**Collected data:**
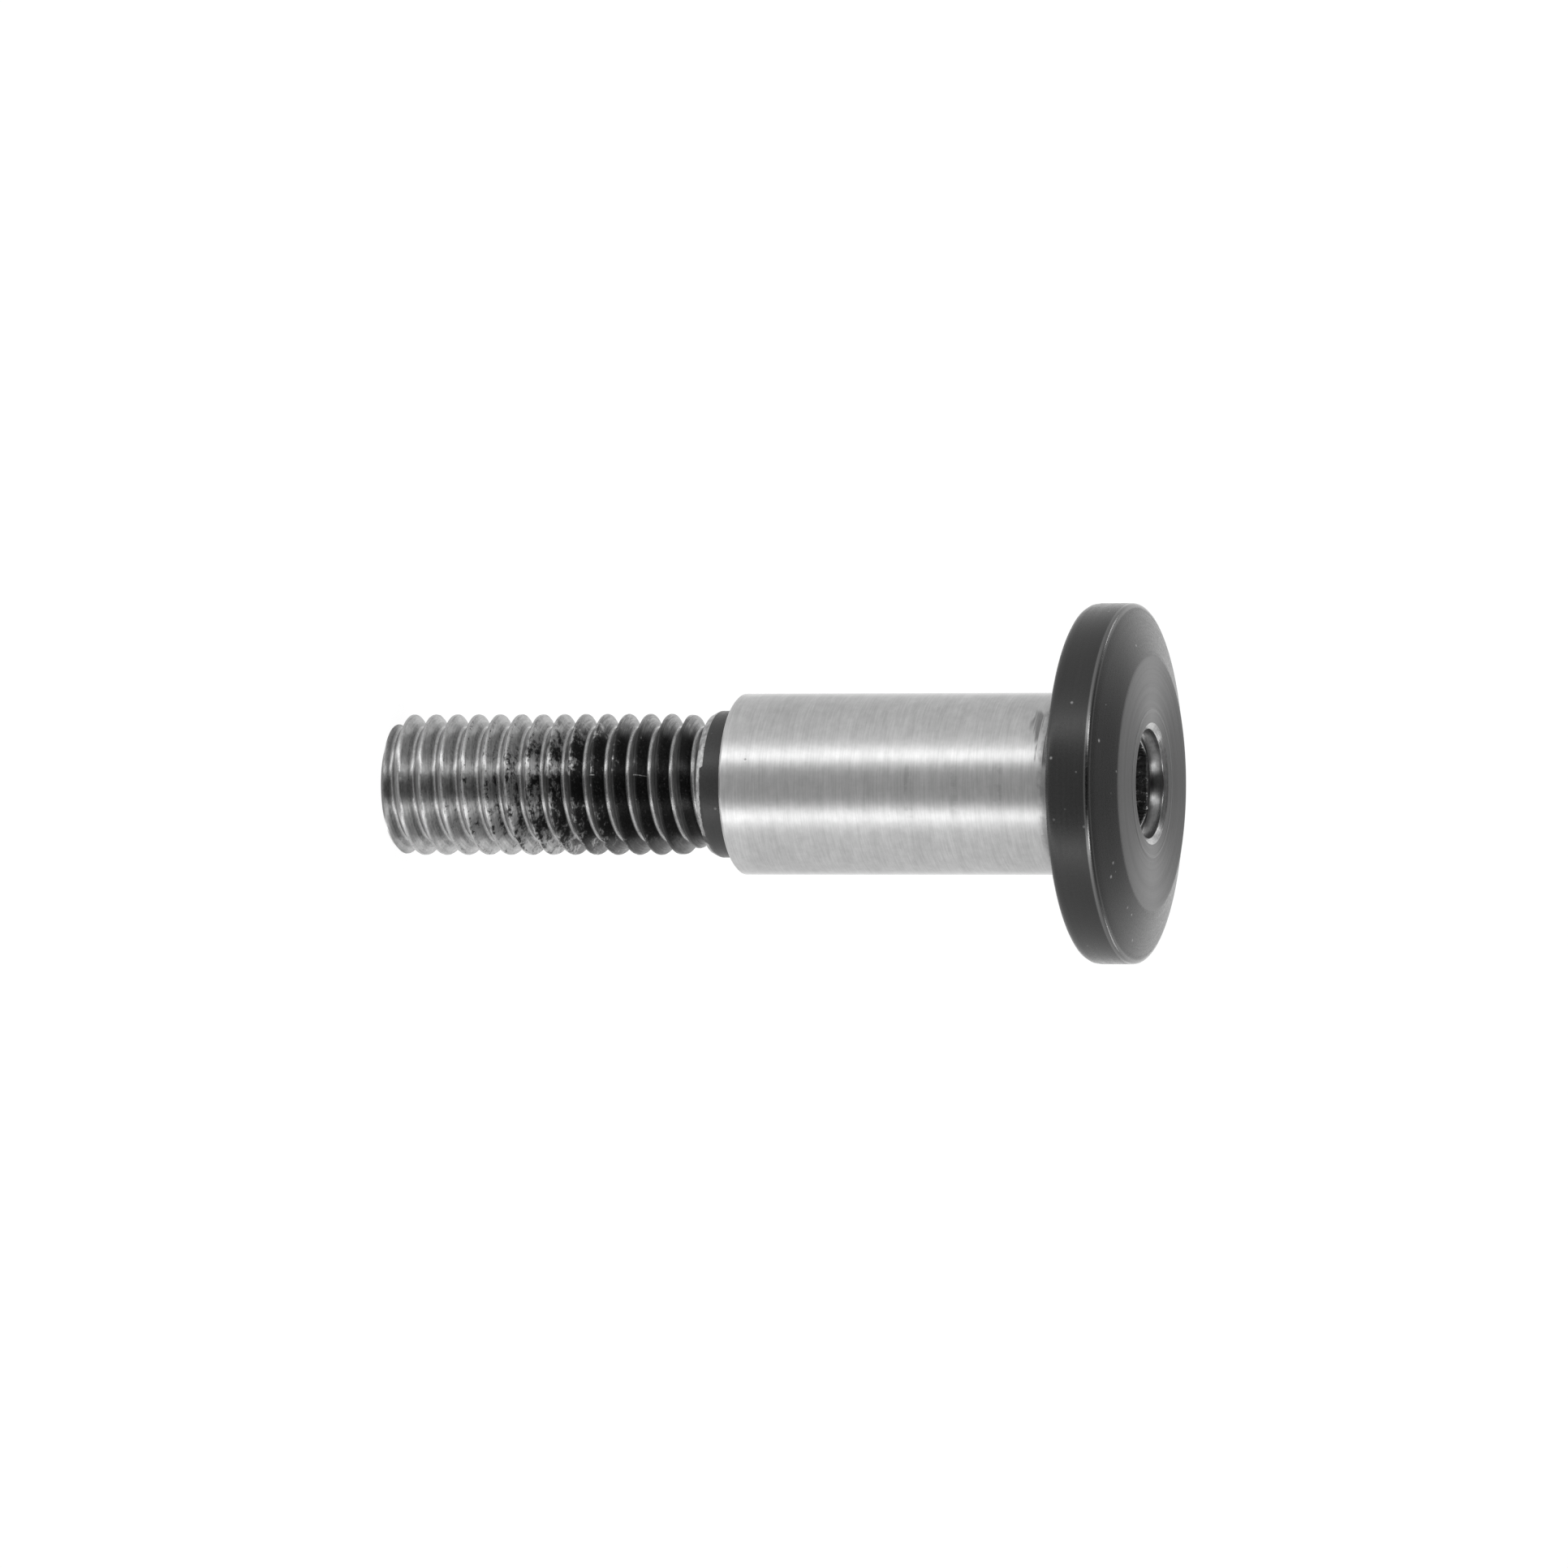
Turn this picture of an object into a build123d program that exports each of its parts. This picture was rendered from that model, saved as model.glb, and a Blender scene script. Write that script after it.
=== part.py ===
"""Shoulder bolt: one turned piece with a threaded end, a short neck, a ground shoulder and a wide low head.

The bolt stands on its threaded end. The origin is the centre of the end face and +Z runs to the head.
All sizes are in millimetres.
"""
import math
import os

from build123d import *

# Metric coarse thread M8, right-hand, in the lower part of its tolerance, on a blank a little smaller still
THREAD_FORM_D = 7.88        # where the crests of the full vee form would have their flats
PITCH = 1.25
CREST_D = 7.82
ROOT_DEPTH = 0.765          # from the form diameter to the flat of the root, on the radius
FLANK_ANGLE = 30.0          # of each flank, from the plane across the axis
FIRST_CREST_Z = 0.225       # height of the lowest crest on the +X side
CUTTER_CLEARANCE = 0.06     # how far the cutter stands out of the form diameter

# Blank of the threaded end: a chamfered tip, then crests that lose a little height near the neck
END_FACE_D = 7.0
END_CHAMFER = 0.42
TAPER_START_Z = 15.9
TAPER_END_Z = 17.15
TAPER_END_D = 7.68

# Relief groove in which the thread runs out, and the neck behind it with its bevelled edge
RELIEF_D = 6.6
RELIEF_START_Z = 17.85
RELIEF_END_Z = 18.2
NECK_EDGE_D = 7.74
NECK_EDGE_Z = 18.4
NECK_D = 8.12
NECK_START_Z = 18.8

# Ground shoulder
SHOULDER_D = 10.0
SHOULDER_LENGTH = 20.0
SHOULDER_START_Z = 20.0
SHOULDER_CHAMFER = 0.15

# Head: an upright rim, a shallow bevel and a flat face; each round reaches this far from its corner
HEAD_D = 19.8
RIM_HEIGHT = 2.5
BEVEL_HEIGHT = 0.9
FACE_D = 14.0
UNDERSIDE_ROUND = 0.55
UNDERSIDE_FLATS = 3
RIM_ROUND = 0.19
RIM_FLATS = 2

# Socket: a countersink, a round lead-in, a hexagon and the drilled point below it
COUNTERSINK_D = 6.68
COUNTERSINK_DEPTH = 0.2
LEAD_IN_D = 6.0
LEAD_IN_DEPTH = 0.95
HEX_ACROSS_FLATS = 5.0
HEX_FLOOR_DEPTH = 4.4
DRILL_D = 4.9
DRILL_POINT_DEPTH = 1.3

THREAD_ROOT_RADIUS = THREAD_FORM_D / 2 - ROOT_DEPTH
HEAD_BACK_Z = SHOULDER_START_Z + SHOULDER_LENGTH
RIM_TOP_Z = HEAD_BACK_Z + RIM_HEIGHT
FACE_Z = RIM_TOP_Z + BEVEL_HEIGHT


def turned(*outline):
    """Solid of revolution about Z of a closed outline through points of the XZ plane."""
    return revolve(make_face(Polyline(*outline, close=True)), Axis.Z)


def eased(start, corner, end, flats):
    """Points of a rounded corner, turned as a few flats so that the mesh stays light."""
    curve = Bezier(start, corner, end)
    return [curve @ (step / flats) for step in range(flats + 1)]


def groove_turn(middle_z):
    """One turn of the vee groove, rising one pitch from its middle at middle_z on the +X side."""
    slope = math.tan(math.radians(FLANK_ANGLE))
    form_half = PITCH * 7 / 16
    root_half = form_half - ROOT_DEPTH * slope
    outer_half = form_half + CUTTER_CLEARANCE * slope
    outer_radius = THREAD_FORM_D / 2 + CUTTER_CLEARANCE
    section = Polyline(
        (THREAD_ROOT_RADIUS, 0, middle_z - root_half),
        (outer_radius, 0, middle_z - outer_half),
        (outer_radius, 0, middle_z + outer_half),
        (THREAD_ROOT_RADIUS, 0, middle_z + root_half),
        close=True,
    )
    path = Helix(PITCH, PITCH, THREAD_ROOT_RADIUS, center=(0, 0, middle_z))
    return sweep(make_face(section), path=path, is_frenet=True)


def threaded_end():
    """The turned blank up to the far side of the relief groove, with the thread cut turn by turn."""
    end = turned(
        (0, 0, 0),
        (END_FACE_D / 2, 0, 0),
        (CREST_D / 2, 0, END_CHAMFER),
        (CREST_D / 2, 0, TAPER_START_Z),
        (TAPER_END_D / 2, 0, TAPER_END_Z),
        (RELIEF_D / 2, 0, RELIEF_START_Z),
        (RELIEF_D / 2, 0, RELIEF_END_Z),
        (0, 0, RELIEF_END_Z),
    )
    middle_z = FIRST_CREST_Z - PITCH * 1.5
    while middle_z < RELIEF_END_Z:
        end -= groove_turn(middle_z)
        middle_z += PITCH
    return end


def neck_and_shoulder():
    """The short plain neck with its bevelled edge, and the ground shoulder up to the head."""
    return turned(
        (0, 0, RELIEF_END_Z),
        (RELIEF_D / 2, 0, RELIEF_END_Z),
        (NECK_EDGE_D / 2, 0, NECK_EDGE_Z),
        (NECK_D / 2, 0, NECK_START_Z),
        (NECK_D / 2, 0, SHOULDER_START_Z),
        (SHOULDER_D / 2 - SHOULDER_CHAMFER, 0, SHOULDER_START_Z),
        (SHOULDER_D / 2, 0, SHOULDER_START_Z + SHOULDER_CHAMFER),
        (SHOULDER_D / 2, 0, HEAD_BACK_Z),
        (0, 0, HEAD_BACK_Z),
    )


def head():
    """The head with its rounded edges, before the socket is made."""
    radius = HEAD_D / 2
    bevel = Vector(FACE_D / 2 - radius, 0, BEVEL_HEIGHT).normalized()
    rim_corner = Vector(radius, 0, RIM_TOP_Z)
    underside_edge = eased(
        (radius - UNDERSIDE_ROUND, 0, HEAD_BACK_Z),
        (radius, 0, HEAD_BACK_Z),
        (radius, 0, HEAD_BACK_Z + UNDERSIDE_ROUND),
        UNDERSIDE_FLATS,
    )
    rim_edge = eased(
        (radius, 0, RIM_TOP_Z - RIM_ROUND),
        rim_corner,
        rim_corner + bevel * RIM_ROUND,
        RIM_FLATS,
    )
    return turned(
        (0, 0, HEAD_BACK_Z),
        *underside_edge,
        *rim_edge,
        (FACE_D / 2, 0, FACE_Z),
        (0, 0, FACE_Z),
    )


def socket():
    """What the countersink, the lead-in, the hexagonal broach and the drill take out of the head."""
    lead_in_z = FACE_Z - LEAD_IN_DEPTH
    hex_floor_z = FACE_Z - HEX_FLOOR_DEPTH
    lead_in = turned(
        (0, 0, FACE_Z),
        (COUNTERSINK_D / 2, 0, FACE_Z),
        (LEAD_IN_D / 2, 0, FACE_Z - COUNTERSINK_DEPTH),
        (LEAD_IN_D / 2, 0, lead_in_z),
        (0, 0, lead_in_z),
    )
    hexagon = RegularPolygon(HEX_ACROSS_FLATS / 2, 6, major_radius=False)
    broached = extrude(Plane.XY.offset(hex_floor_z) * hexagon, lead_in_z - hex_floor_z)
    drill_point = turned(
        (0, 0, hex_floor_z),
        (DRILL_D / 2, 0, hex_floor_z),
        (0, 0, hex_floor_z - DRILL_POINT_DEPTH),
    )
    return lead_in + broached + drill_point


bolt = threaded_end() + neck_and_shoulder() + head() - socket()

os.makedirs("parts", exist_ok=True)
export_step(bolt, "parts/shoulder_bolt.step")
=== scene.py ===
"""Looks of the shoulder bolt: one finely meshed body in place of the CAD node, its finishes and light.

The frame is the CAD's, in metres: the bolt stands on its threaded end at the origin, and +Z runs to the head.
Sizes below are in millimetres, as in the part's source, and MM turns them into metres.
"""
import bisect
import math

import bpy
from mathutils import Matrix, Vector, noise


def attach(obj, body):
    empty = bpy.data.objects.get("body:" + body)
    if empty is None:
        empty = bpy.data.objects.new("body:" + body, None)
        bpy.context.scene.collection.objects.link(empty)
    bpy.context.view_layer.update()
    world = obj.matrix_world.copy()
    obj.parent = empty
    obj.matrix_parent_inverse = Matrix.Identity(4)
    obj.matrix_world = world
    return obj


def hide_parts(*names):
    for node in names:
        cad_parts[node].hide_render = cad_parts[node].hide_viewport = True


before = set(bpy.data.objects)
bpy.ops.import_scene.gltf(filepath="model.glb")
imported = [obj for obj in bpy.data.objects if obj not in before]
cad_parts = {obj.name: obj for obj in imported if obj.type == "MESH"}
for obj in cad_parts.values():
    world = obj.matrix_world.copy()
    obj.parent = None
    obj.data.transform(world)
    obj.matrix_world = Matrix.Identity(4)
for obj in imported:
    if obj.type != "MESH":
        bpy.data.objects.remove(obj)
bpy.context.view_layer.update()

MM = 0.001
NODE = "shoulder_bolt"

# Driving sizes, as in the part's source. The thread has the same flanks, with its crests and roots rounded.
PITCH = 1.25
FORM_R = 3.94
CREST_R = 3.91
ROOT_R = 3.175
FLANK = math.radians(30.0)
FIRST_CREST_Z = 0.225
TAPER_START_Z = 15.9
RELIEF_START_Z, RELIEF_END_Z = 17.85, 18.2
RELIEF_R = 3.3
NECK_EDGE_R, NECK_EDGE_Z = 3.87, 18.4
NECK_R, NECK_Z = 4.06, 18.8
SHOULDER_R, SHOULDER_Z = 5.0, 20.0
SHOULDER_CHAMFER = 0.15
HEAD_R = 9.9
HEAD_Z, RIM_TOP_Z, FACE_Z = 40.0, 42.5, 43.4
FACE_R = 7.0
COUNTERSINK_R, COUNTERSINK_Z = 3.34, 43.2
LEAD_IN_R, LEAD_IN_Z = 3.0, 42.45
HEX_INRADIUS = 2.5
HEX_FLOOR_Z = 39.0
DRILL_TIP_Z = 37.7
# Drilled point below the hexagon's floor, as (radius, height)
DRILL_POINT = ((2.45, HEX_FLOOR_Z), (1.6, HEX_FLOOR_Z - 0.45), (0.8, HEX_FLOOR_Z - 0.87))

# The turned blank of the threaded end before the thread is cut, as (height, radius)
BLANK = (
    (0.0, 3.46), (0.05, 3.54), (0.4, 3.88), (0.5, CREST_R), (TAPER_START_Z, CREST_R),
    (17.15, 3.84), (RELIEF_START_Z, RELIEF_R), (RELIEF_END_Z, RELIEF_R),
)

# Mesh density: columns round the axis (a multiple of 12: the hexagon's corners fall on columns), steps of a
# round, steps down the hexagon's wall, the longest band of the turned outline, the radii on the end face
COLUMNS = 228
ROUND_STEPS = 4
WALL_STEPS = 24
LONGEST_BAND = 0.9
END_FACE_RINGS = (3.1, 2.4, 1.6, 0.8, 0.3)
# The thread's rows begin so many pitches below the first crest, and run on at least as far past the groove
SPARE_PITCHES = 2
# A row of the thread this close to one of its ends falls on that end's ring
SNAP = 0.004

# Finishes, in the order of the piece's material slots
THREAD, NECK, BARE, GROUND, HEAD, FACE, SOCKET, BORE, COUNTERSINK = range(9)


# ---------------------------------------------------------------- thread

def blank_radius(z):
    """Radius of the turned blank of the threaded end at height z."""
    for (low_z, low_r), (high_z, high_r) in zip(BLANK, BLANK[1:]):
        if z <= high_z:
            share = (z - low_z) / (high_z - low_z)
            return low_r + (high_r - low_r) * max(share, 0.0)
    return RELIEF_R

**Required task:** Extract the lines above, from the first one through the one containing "wide low head.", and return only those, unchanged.

**Result of the exercise:**
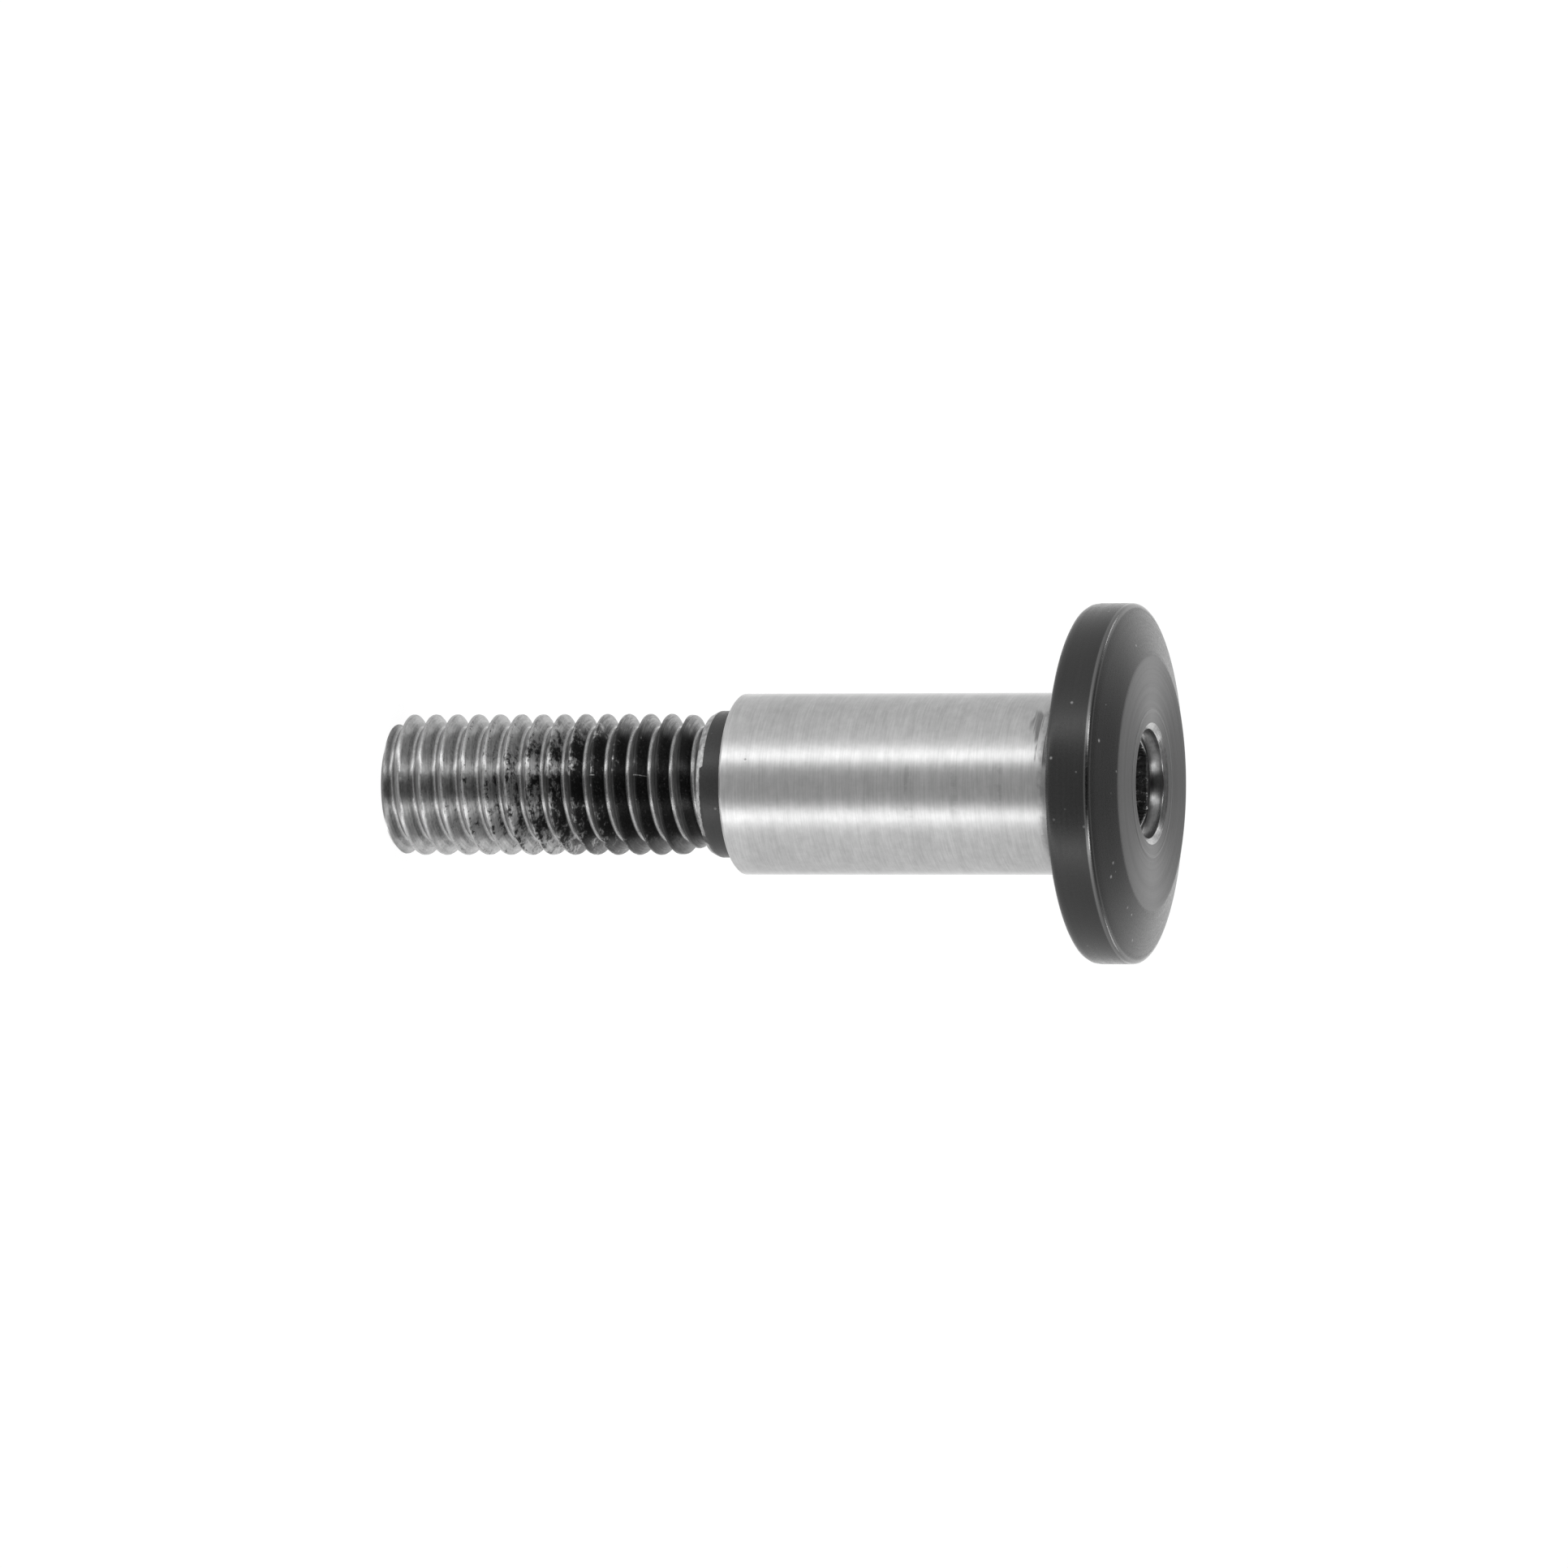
Turn this picture of an object into a build123d program that exports each of its parts. This picture was rendered from that model, saved as model.glb, and a Blender scene script. Write that script after it.
=== part.py ===
"""Shoulder bolt: one turned piece with a threaded end, a short neck, a ground shoulder and a wide low head.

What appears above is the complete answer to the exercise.